It has been a tough summer for college press freedom.
First, in early June, a federal district court in Kansas dismissed a case filed by two student editors and their former adviser, Ron Johnson, against administrators at Kansas State University who reassigned Johnson after a controversy over what school officials perceived as the lack of ‘diversity’ coverage in the student newspaper. (See ‘Advisers,’ page 16.) Judge Julie A. Robinson admitted in Lane v. Simon that the student editors were entitled to strong First Amendment protection and that under the university’s own policy, Johnson had no control over the content of the publication. Furthermore, the court recognized that Johnson was removed ‘based, in significant part’ on a ‘content analysis’ of the publication by the journalism department chair that counted the number of ‘diversity’ stories in the paper, among other things.
Despite these facts, Robinson concluded Johnson’s removal did not implicate the First Amendment rights of student editors and Johnson himself had no First Amendment right to be an adviser. In conflict with her own findings, Robinson stated that the content analysis of Collegian coverage had ‘nothing to do with the particular stories appearing in the Collegian.’ Thus, the judge’s twisted logic went, ‘the Court cannot conclude that Johnson was not reappointed because of the content of the Collegian.’

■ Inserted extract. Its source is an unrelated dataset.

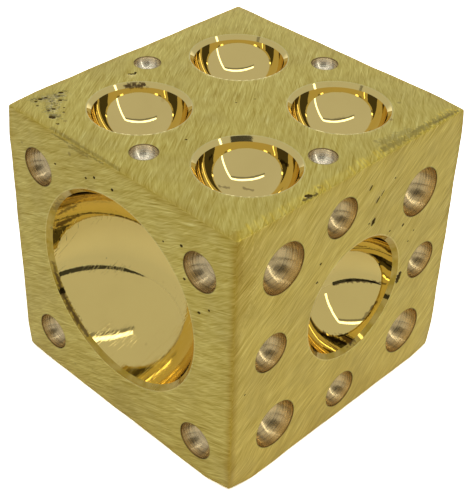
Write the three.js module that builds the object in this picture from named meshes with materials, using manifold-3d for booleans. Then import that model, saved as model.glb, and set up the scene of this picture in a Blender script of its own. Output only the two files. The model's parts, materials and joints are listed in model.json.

Of course, a content analysis is by definition about content. Judge Johnson’s decision would allow public colleges and universities to fire or punish advisers for content choices made by students if the school can claim it’s motivation is concern about the overall content of the publication, not individual stories. In fact, the logical extension of Johnson’s ruling would allow schools to take punitive action against student editors directly: cutting funding, restricting circulation, etc., as long as the action was being taken based on concerns about overall content.

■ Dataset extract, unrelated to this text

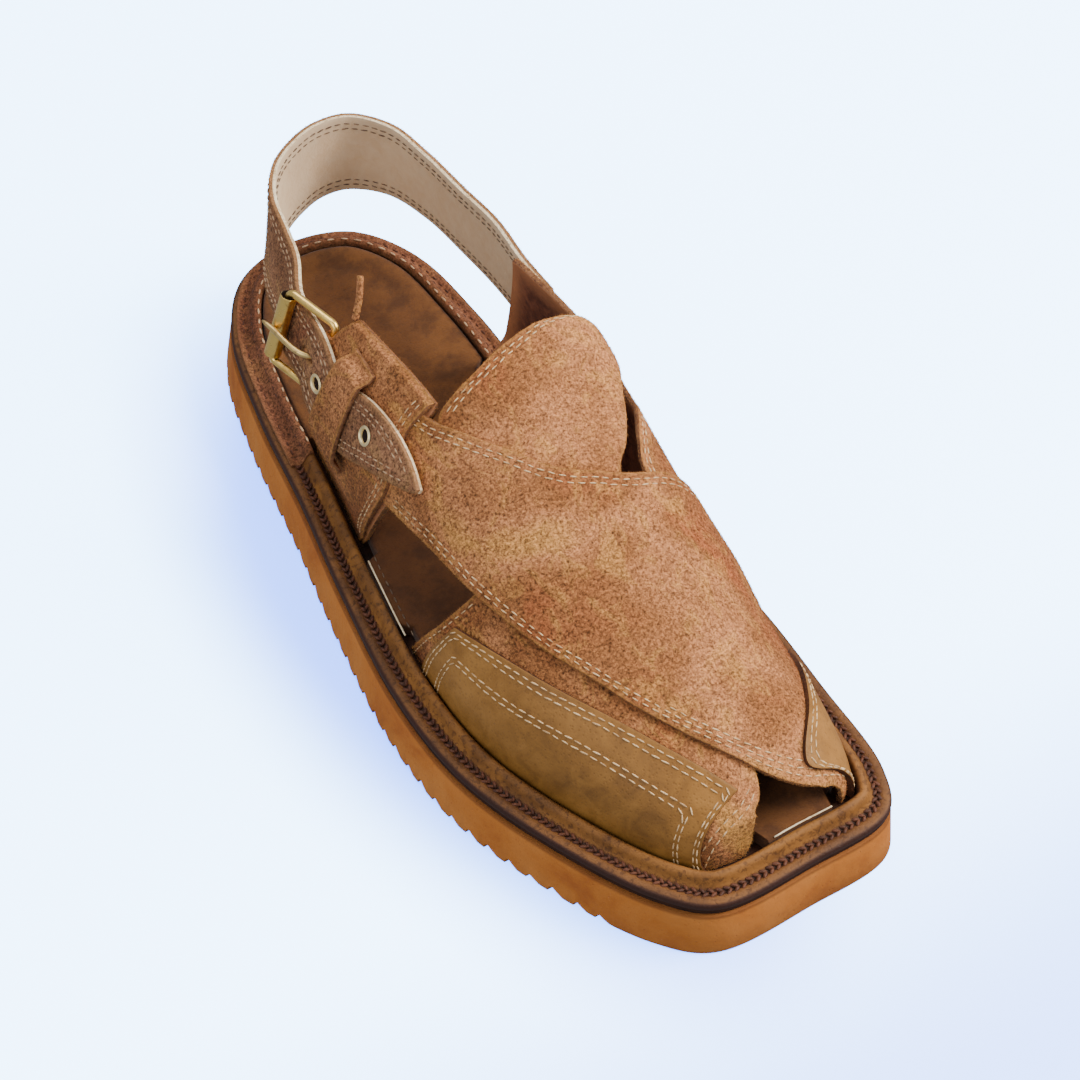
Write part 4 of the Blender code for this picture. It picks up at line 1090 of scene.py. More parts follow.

But that was not the end of the bad legal news. A little over two weeks later, an en banc panel of the U.S. Court of Appeals for the Seventh Circuit threw out the lawsuit of student journalists at Governors State University in Illinois over an administrator’s demand that she be allowed to review and approve of content of the student newspaper before it was printed. (See ‘Appeals Court,’ page 24.) As is described in some detail in over cover story (see ‘Hosty,’ page 27), the court’s decision to extend a censorship standard created for high school students to those on college and university campuses is especially troubling. The ruling could open the door to limitations on college media that courts have rejected for decades.
Both of these cases are continuing. The two former editors of the Kansas State Collegian are appealing the decision in their case to the U.S. Court of Appeals for the 10th Circuit. And the student plaintiffs in the Hosty case are petitioning the U.S. Supreme Court to consider their claims as well. Both of these cases may ultimately have a very different outcome.

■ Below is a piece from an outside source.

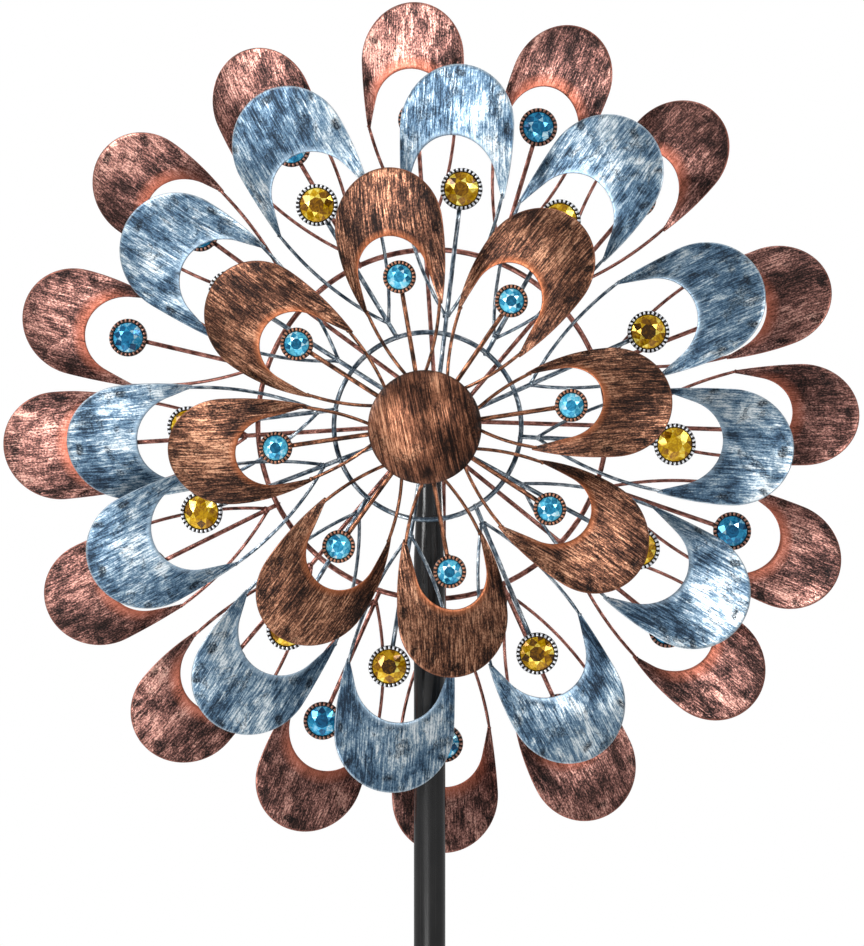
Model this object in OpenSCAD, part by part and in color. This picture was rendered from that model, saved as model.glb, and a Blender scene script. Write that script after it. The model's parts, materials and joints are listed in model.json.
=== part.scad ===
// Kinetic wind sculpture: three free-spinning flower rotors on one fixed axle,
// carried by a three-section pole with a ground stake.
// Millimetres. +Z is up, the rotors face -Y, the ground is the plane z = 0.

/* [Overall] */
// Height of the rotor axle above the ground
hub_h = 1580; // [1200:5:1800]
// Tip radius of the rear rotor, half the width of the whole flower
rear_apex = 304.5; // [250:0.5:360]
// Tip radius of the middle rotor
mid_apex = 255.5; // [210:0.5:300]
// Tip radius of the front rotor
front_apex = 178.7; // [150:0.5:210]
// Sheet thickness of the petals
petal_t = 1.0; // [0.8:0.1:1.5]

/* [Rotor spacing along the axle] */
// Distance from the pole axis back to the rear rotor's wire plane
rear_y = 40; // [38:0.5:48]
// Distance from the pole axis forward to the middle rotor's wire plane
mid_y = 33; // [33:0.5:40]
// Distance from the pole axis forward to the front rotor's wire plane
front_y = 73; // [72:0.5:90]

/* [Petals] */
// Half width of a front petal
front_hw = 41.1; // [36:0.1:43]
// Half width of a middle petal
mid_hw = 43.5; // [38:0.1:45]
// Half width of a rear petal
rear_hw = 40.3; // [35:0.1:43]
// Radial thickness of a front petal at its middle
front_band = 47.3; // [38:0.1:50]
// Radial thickness of a middle petal at its middle
mid_band = 49.9; // [40:0.1:54]
// Radial thickness of a rear petal at its middle
rear_band = 47.8; // [40:0.1:54]
// Half width of the cut in a front petal
front_cut = 26.4; // [20:0.1:28]
// Half width of the cut in a middle petal
mid_cut = 32.5; // [27:0.1:35]
// Half width of the cut in a rear petal
rear_cut = 30.2; // [23:0.1:32]
// Sideways offset of the cut, which leaves one horn broader than the other
cut_shift = 1.8; // [0:0.1:4]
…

However, the harm these decisions could cause for college journalists around the nation is already beginning. Within weeks of the rulings, students and advisers were calling the SPLC asking how the cases might affect them. Some noted that their college administrators had read of the decision and, somewhat ominously, brought them to the publication’s attention.
For now, the SPLC urges all defenders of press freedom to do three things: 1) support efforts to designate student news organizations as ‘public forums’ where student editors make content decisions, 2) join us in condemning both the administration at Kansas State University and Illinois Attorney General Lisa Madigan for pursuing these damaging cases and 3) continue to support the work of the SPLC has we work to ensure that neither of these cases represents the last word on college press freedom.